New Zealand Journal of Forestry (2020) 64(4): 27–34
©New Zealand Institute of Forestry

Professional Paper
Kauri - response to thinning of second-growth stands

Greg Steward *,1

1 Forest Systems team member, Indigenous Forestry programme lead, Scion, Rotorua. Email: greg.steward@scionresearch.com
*Corresponding author.

Abstract: Six thinning trials established in natural secondgrowth kauri (Agathis australis) forest were analysed to compare the effects of thinning with un-thinned controls, and to develop models of growth and productivity for this forest type. Thinning resulted in statistically significantly greater diameter increment compared to the un-thinned controls within each site. Diameter increments of 0.25 to 0.37 cm/yr were recorded in thinned treatments, while basal area increased by almost 90%. Thinning also reduced the variance in diameter mean annual increment (MAI) by almost 30% and made substantial changes in species composition in some stands.

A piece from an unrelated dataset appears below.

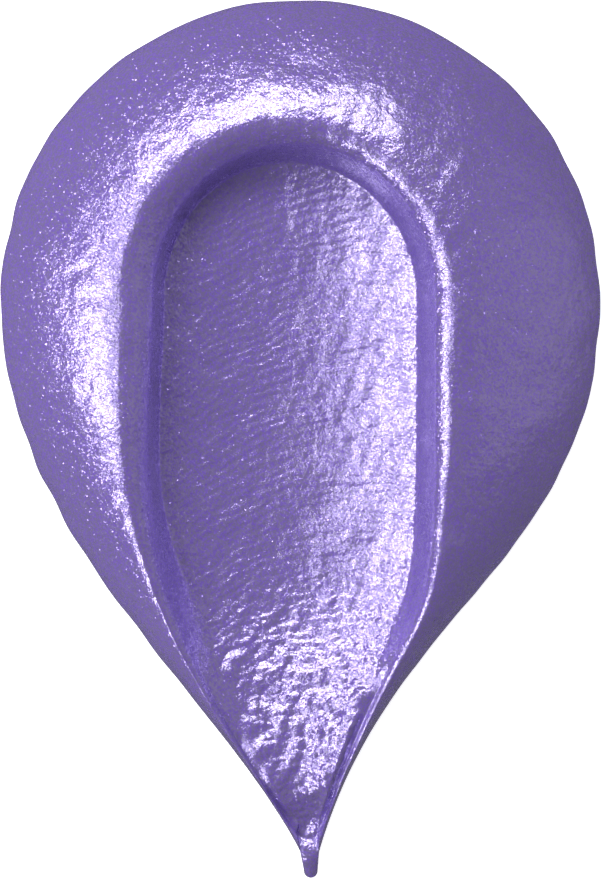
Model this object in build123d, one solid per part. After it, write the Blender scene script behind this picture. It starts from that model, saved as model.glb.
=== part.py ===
"""Paint smear: a dollop of thick pearl paint that a palette knife has pressed into and drawn through.

The knife's blade leaves a round-ended trough with a raised rim on both sides, and lifts off at a thin tail
that ends in a small bead. The paint lies on a flat surface, Z up. The round head is towards +Y, the tail
towards -Y, and the origin is at the middle of the footprint.

One piece: paint_body, the whole mass of paint. Its pearl flakes are mixed in and are not solids here.

The body is worked out on spokes. Each spoke runs from a point on the trough's middle line, over the trough's
edge, to the outline. Rings that join all the spokes at one level are lofted into the solid.
"""
from build123d import *
import os
from math import cos, dist, pi, radians, sin

# Driving dimensions, millimetres
BLADE = 19.6               # width of the palette knife's blade, and so of the trough
BLADE_X = -0.45            # the stroke runs this far off the dollop's middle
ARCH = 10.6                # the trough's round end reaches this far past the head's centre
HEAD_R = 20.95             # radius of the dollop's round head
HEAD_Y = 9.8               # where the centre of the head lies along Y
HALF_LENGTH = 30.75        # the outline runs this far each way from the origin
BEAD_R = 0.48              # radius of the bead that ends the tail
BEAD_X = 0.72              # the tail runs this far off the middle
CREST = 6.7                # height of the rim round the head
TAIL_CREST = 3.3           # height of the rim where the knife begins to leave the paint
SKIRT = 1.2                # the outer slope stands upright up to this height
FLOOR = 1.15               # thickness of the film that the blade left
TAIL_RISE = 2.1            # how much thicker the film is where the blade lifts
BOWL = 2.1                 # how far the film rises towards the foot of the walls
NECK_Y = -28.9             # the flanks end and the tail's thread begins
TROUGH_END_Y = -27.3       # the trough runs out

# Bezier control points (x, y) of the flanks and of the trough's sides, from the head down to the tail
LEFT_FLANK = [(-HEAD_R, HEAD_Y), (-HEAD_R, -6.9), (-5.5, -17.9), (0.0, NECK_Y)]
RIGHT_FLANK = [(HEAD_R, HEAD_Y), (HEAD_R, -8.4), (6.2, -11.5), (1.3, NECK_Y)]
LEFT_X, RIGHT_X = BLADE_X - BLADE / 2, BLADE_X + BLADE / 2
LEFT_EDGE = [(LEFT_X, HEAD_Y), (LEFT_X, -0.7), (-13.6, -8.2), (-0.3, TROUGH_END_Y)]
RIGHT_EDGE = [(RIGHT_X, HEAD_Y), (RIGHT_X, -19.2), (9.0, -5.8), (1.3, TROUGH_END_Y)]

FLANK_SPOKES = 12
HEAD_SPOKES = 20
BEAD_SPOKES = 4
OUTER_ANGLES = range(90, -1, -10)     # degrees round the rim's outer slope, from the outline to the crest
WALL_LEVELS = [(0.83, 0.84), (0.58, 0.52), (0.29, 0.2), (0.0, 0.0)]   # way from the foot out, share of height
FLOOR_LEVELS = [0.92, 0.82, 0.7, 0.58, 0.46, 0.33, 0.18]   # way from the pole to the wall's foot, as a share
POLE = (0.0, -3.0)         # the spot in the trough that the floor's rings close on


def mix(a, b, t):
    return a + (b - a) * t


def smooth(low, high, value):
    """0 below low, 1 above high, and an even S between them."""
    t = min(1.0, max(0.0, (value - low) / (high - low)))
    return t * t * (3 - 2 * t)


def bezier(points, s):
    """The point at s, from 0 to 1, on a cubic Bezier curve."""
    weights = ((1 - s) ** 3, 3 * s * (1 - s) ** 2, 3 * s * s * (1 - s), s ** 3)
    return tuple(sum(w * p[axis] for w, p in zip(weights, points)) for axis in (0, 1))


def across(points, y):
    """X where a Bezier curve that runs steadily down passes y."""
    low, high = 0.0, 1.0
    for _ in range(40):
        middle = (low + high) / 2
        if bezier(points, middle)[1] > y:
            low = middle
        else:
            high = middle
    return bezier(points, low)[0]


def middle_point(edge):
    """The point on the trough's middle line that a spoke through this point of its edge starts from."""
    return (0.35 * smooth(-5, -25, edge[1]), max(TROUGH_END_Y + 1.6, min(HEAD_Y, edge[1])))


def flank(side_curve, edge_curve):
    """Spokes down one flank, as (outline point, edge point), without the one shared with the head."""
    found = []
    for i in range(1, FLANK_SPOKES + 1):
        y = mix(HEAD_Y, NECK_Y, i / FLANK_SPOKES)
        edge_y = mix(HEAD_Y, TROUGH_END_Y, i / FLANK_SPOKES)
        found.append(((across(side_curve, y), y), (across(edge_curve, edge_y), edge_y)))
    return found


def head():
    """Spokes round the head, from its left to its right."""
    found = []
    for i in range(HEAD_SPOKES + 1):
        turn = pi * (1 - i / HEAD_SPOKES)
        outline = (HEAD_R * cos(turn), HEAD_Y + HEAD_R * sin(turn))
        found.append((outline, (BLADE_X + BLADE / 2 * cos(turn), HEAD_Y + ARCH * sin(turn))))
    return found


def bead():
    """Spokes round the bead at the tail's end, from its right to its left."""
    centre_y = -HALF_LENGTH + BEAD_R
    found = []
    for i in range(BEAD_SPOKES + 1):
        turn = -pi * i / BEAD_SPOKES
        edge_turn = -pi * (i + 1) / (BEAD_SPOKES + 2)
        outline = (BEAD_X + BEAD_R * cos(turn), centre_y + BEAD_R * sin(turn))
        found.append((outline, (0.5 + 0.8 * cos(edge_turn), TROUGH_END_Y + 0.6 * sin(edge_turn))))
    return found


def spokes():
    """Every spoke, clockwise from the left of the tail, as (outline point, edge point)."""
    left = flank(LEFT_FLANK, LEFT_EDGE)[::-1]
    return left + head() + flank(RIGHT_FLANK, RIGHT_EDGE) + bead()


def tail_share(edge):
    """0 round the head and down to the middle of the flanks, rising to 1 where the trough ends."""
    return 1 - smooth(-24, 2, edge[1])


def crest_height(outline, edge):
    ending = smooth(-23.5, -27.5, edge[1])
    thread = smooth(NECK_Y, -HALF_LENGTH + BEAD_R, outline[1])
    return mix(CREST, TAIL_CREST, tail_share(edge)) * mix(1, 0.6, ending) * mix(1, 0.85, thread)


def crest_share(edge):
    """Where the crest lies from the trough's edge to the outline: a soft shoulder left, a thin lip right."""
    left = 1 - smooth(LEFT_X, RIGHT_X, edge[0])
    return mix(mix(0.1, 0.2, left), 0.42, tail_share(edge) ** 2)


def edge_height(outline, edge):
    left = 1 - smooth(LEFT_X, RIGHT_X, edge[0])
    drop = mix(0.5, 1.1, left) * mix(1, 0.3, tail_share(edge))
    return crest_height(outline, edge) - drop


def skirt_height(outline, edge):
    thread = smooth(NECK_Y, -HALF_LENGTH + BEAD_R, outline[1])
    return min(SKIRT, 0.42 * crest_height(outline, edge)) * mix(1, 0.6, thread)


def foot_share(edge):
    """Where the wall's foot lies from the middle line to the trough's edge: walls lean more in the tail."""
    left = 1 - smooth(LEFT_X, RIGHT_X, edge[0])
    return mix(mix(0.86, 0.92, left), mix(0.82, 0.5, left), tail_share(edge) ** 2)


def floor_height(x, y):
    """Height of the film: a shallow bowl across the trough, thicker where the blade begins to lift."""
    lift = smooth(-8, -23, y) * (1 - 0.85 * smooth(-23.5, -27.5, y))
    down_y = max(TROUGH_END_Y + 0.8, min(HEAD_Y, y))
    left, right = across(LEFT_EDGE, down_y), across(RIGHT_EDGE, down_y)
    aside = (x - mix(left, right, 0.49)) / ((right - left) / 2)
    ahead = max(0.0, y - HEAD_Y) / ARCH
    bowl = BOWL * (1 - 0.7 * smooth(-6, -22, y)) * (aside ** 2 + 0.6 * ahead ** 2)
    return FLOOR + (TAIL_RISE + 0.1 * x) * lift + bowl


def outer_point(spoke, angle):
    """A point on the rim's outer slope, which falls ever more steeply from the crest to the skirt's top."""
    outline, edge = spoke
    down = sin(radians(angle))
    out = mix(crest_share(edge), 1, down)
    skirt = skirt_height(outline, edge)
    rise = mix(skirt, crest_height(outline, edge), (1 - down ** 1.4) ** (1 / 1.35))
    return (mix(edge[0], outline[0], out), mix(edge[1], outline[1], out), rise)


def wall_point(spoke, way, wall):
    """A point on the trough's wall, at a share of the way from its foot to its edge and of its height."""
    outline, edge = spoke
    start = middle_point(edge)
    out = mix(foot_share(edge), 1, way)
    x, y = mix(start[0], edge[0], out), mix(start[1], edge[1], out)
    return (x, y, mix(floor_height(x, y), edge_height(outline, edge), wall))


def floor_point(spoke, way):
    """A point on the trough's floor, at a share of the way from the pole to the foot of the wall."""
    foot = wall_point(spoke, 0.0, 0.0)
    x, y = mix(POLE[0], foot[0], way), mix(POLE[1], foot[1], way)
    return (x, y, floor_height(x, y))


def ring_points(all_spokes):
    """The rings of the loft, from the outline at the base, over the crest and down into the trough."""
    rings = [[(*outline, 0.0) for outline, edge in all_spokes]]
    rings += [[outer_point(spoke, angle) for spoke in all_spokes] for angle in OUTER_ANGLES]
    rings.append([wall_point(spoke, 1.0, 1.0) for spoke in all_spokes])
    rings += [[wall_point(spoke, way, wall) for spoke in all_spokes] for way, wall in WALL_LEVELS]
    rings += [[floor_point(spoke, way) for spoke in all_spokes] for way in FLOOR_LEVELS]
    return rings


def steps_along(ring):
    """How far along the closed ring each point lies, from 0 to 1, with the first point again at the end."""
    lengths = [dist(a, b) for a, b in zip(ring, ring[1:] + ring[:1])]
    return [sum(lengths[:i]) / sum(lengths) for i in range(len(ring))] + [1.0]


def paint_body():
    """The one mass of paint, lofted through its rings and closed at one point of the trough's floor."""
    rings = ring_points(spokes())
    steps = steps_along(rings[0])
    curves = [Edge.make_spline([Vector(*p) for p in r], periodic=True, parameters=steps) for r in rings]
    wires = [Wire([curve]) for curve in curves]
    return Solid.make_loft([*wires, Vertex(*POLE, floor_height(*POLE))], ruled=True)


if __name__ == "__main__":
    os.makedirs("parts", exist_ok=True)
    paint = paint_body()
    print("paint", round(paint.volume), "mm3, valid", paint.is_valid, paint.bounding_box().size)
    export_step(paint, "parts/paint_body.step")
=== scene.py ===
"""Paint smear: a dollop of violet pearl paint with a palette knife's trough through it, on a pale floor.

The paint is worked out in millimetres and made in metres. Z is up and the dollop's head is towards +Y.
"""

from math import cos, pi, radians, sin

import bmesh
import bpy
import numpy as np
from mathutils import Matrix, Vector


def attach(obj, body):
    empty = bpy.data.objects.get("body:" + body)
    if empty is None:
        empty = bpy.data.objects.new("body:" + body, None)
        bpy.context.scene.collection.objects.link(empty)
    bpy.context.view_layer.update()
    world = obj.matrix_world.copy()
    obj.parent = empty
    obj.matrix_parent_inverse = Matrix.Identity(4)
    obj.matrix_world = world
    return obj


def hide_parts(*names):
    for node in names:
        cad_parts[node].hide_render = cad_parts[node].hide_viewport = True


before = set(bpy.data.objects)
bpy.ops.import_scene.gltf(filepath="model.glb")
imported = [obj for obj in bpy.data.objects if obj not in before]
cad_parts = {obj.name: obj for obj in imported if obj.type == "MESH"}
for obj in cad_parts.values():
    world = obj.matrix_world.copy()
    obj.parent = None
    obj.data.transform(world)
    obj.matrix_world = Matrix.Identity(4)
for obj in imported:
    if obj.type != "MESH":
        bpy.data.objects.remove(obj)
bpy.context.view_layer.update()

MM = 0.001

# The dollop's plan
BLADE = 19.6               # width of the palette knife's blade, and so of the trough
BLADE_X = -0.45            # the stroke runs this far off the dollop's middle
ARCH = 10.6                # the trough's round end reaches this far past the head's centre
HEAD_R = 20.95             # radius of the round head
HEAD_Y = 9.8               # where the head's centre lies along Y
HALF_LENGTH = 30.75        # the outline runs this far each way from the origin
BEAD_R = 0.48              # radius of the bead that ends the tail
BEAD_X = 0.72              # the tail runs this far off the middle
NECK_Y = -28.9             # the flanks end and the tail's thread begins
TROUGH_END_Y = -27.3       # the trough runs out
LEFT_FLANK = [(-HEAD_R, HEAD_Y), (-HEAD_R, -6.9), (-5.5, -17.9), (0.0, NECK_Y)]
RIGHT_FLANK = [(HEAD_R, HEAD_Y), (HEAD_R, -8.4), (6.2, -11.5), (1.3, NECK_Y)]
LEFT_X, RIGHT_X = BLADE_X - BLADE / 2, BLADE_X + BLADE / 2
LEFT_EDGE = [(LEFT_X, HEAD_Y), (LEFT_X, -0.7), (-13.6, -8.2), (-0.3, TROUGH_END_Y)]
RIGHT_EDGE = [(RIGHT_X, HEAD_Y), (RIGHT_X, -19.2), (9.0, -5.8), (1.3, TROUGH_END_Y)]

# Its heights
CREST = 6.7                # the rim round the head
TAIL_CREST = 3.3           # the rim where the knife begins to leave the paint
SKIRT = 1.2                # the outer slope turns upright this high
FLOOR = 1.15               # the film that the blade left
TAIL_RISE = 2.1            # how much thicker the film is where the blade lifts
BOWL = 2.1                 # how far the film rises towards the foot of the walls
CURL = 0.35                # the paint's edge rounds under by this much

# Where along Y the stroke changes: from here it starts to, and from there on it has
RIM_FALLS, RIM_LOW = 2.0, -24.0           # the rim sinks and narrows from the head's to the tail's
BOWL_FADES, BOWL_SHALLOW = -6.0, -22.0    # the trough's floor flattens across
LIFT_STARTS, LIFT_FULL = -8.0, -23.0      # the film thickens as the blade lifts
END_STARTS, END_FULL = -23.5, -27.5       # rim and film thin out to the tip
PULL_STARTS, PULL_FULL = -10.0, -24.0     # the lifting blade pulls the paint up rough

# Spokes round the plan, and rings along each spoke
FLANK_SPOKES = 190
HEAD_SPOKES = 300
THREAD_SPOKES = 8
BEAD_SPOKES = 30
UNDER_RINGS = 8
CURL_RINGS = 6
SLOPE_RINGS = 40
LIP_RINGS = 9
WALL_RINGS = 20
FLOOR_RINGS = 44
POLE = (0.0, -3.0)         # the spot in the trough that the floor's rings close on
UNDER_CENTRE = (0.0, 5.0)  # the spot on the underside that its rings close on

# Its unevenness
LUMP_REACH, LUMP_HEIGHT = 4.5, 0.028      # slow lumps all over
RIPPLE_REACH, RIPPLE_HEIGHT = 1.5, 0.014  # quick ones
TAIL_RIPPLE_HEIGHT = 0.05                 # and the same in the tail, where the blade pulled the paint up
EDGE_REACH, EDGE_WAVE = 4.0, 0.035        # how the foot of the outer slope wanders in and out
CRUMB = (7.7, 13.2)        # a crumb of paint the blade left at the foot of the right wall
CRUMB_HEIGHT, CRUMB_SPREAD = 0.16, 0.35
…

Treatments that combined thinning and fertilising (one site) had the greatest improvement in diameter growth. It also indicated the effects of both persistent high stand density and poor site qualities that are common growth limitations for these forests. In unthinned controls, basal area increased by on average 50% with diameter increments of 0.11 to 0.24 cm/yr. The basal area removed at thinning had not been replaced in the up to 50 years that the trials were monitored. Stand-level models predicted slow volume development in both thinned and un-thinned treatments with MAI exceeding 5.0 m3/ha/yr only by age 200 years. Thinning had little impact on annual height growth with kauri predicted to take 25 years to reach 1.4 m in height. A comparison of models of productivity between second-growth stands and planted kauri has shown that natural stands have significantly less volume per hectare at all ages.